## Supplied information
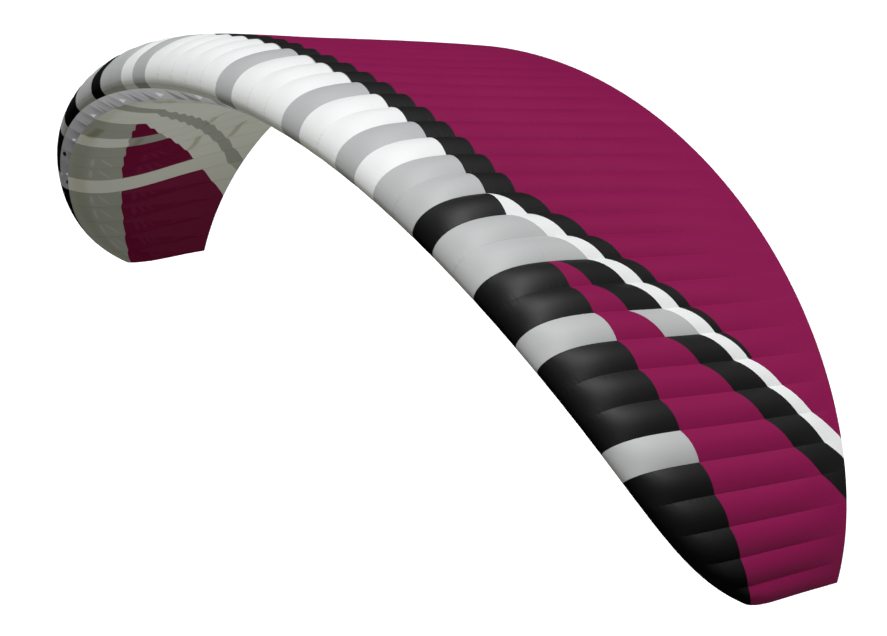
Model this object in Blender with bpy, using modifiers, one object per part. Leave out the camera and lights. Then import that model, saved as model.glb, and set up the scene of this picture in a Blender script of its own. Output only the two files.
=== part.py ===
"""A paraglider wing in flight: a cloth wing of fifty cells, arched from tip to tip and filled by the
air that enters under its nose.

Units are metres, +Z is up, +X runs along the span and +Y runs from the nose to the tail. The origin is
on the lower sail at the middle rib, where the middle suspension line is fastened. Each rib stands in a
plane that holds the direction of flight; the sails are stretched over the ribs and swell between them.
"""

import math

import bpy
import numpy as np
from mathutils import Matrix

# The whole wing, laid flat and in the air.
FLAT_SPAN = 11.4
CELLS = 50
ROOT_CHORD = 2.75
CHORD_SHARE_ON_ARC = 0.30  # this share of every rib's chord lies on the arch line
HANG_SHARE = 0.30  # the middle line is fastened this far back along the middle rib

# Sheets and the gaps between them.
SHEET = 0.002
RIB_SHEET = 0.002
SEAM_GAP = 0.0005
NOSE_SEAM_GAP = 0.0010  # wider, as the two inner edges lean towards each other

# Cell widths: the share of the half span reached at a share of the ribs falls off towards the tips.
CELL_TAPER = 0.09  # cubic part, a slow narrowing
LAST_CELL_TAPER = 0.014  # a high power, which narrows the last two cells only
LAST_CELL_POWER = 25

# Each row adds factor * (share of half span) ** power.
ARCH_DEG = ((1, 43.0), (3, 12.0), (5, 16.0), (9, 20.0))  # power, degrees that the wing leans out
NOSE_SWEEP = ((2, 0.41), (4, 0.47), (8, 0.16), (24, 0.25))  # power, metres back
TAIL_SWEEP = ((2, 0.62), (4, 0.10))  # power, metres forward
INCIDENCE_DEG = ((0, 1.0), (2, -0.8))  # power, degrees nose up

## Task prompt
Copy all the lines, exactly.

## Response to this exercise
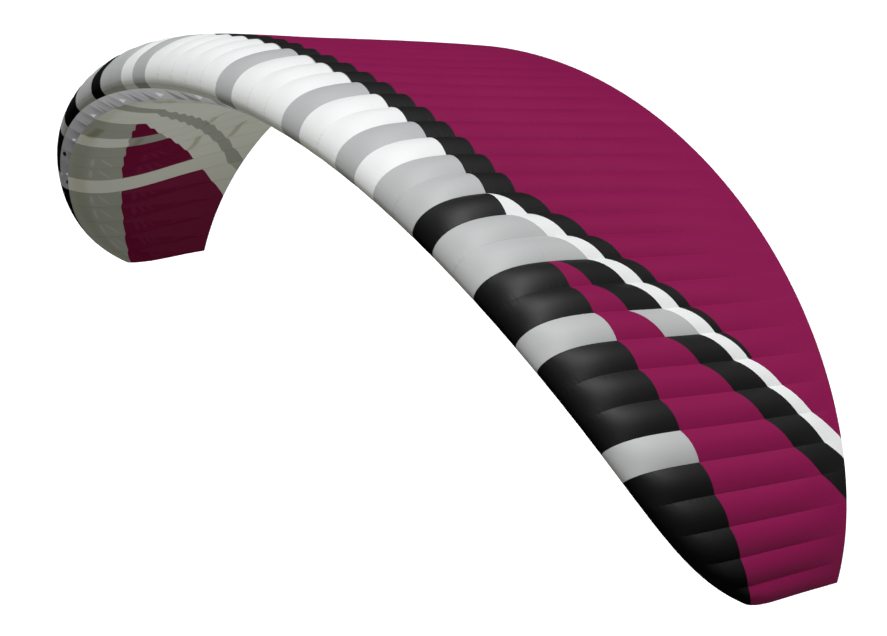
Model this object in Blender with bpy, using modifiers, one object per part. Leave out the camera and lights. Then import that model, saved as model.glb, and set up the scene of this picture in a Blender script of its own. Output only the two files.
=== part.py ===
"""A paraglider wing in flight: a cloth wing of fifty cells, arched from tip to tip and filled by the
air that enters under its nose.

Units are metres, +Z is up, +X runs along the span and +Y runs from the nose to the tail. The origin is
on the lower sail at the middle rib, where the middle suspension line is fastened. Each rib stands in a
plane that holds the direction of flight; the sails are stretched over the ribs and swell between them.
"""

import math

import bpy
import numpy as np
from mathutils import Matrix

# The whole wing, laid flat and in the air.
FLAT_SPAN = 11.4
CELLS = 50
ROOT_CHORD = 2.75
CHORD_SHARE_ON_ARC = 0.30  # this share of every rib's chord lies on the arch line
HANG_SHARE = 0.30  # the middle line is fastened this far back along the middle rib

# Sheets and the gaps between them.
SHEET = 0.002
RIB_SHEET = 0.002
SEAM_GAP = 0.0005
NOSE_SEAM_GAP = 0.0010  # wider, as the two inner edges lean towards each other

# Cell widths: the share of the half span reached at a share of the ribs falls off towards the tips.
CELL_TAPER = 0.09  # cubic part, a slow narrowing
LAST_CELL_TAPER = 0.014  # a high power, which narrows the last two cells only
LAST_CELL_POWER = 25

# Each row adds factor * (share of half span) ** power.
ARCH_DEG = ((1, 43.0), (3, 12.0), (5, 16.0), (9, 20.0))  # power, degrees that the wing leans out
NOSE_SWEEP = ((2, 0.41), (4, 0.47), (8, 0.16), (24, 0.25))  # power, metres back
TAIL_SWEEP = ((2, 0.62), (4, 0.10))  # power, metres forward
INCIDENCE_DEG = ((0, 1.0), (2, -0.8))  # power, degrees nose up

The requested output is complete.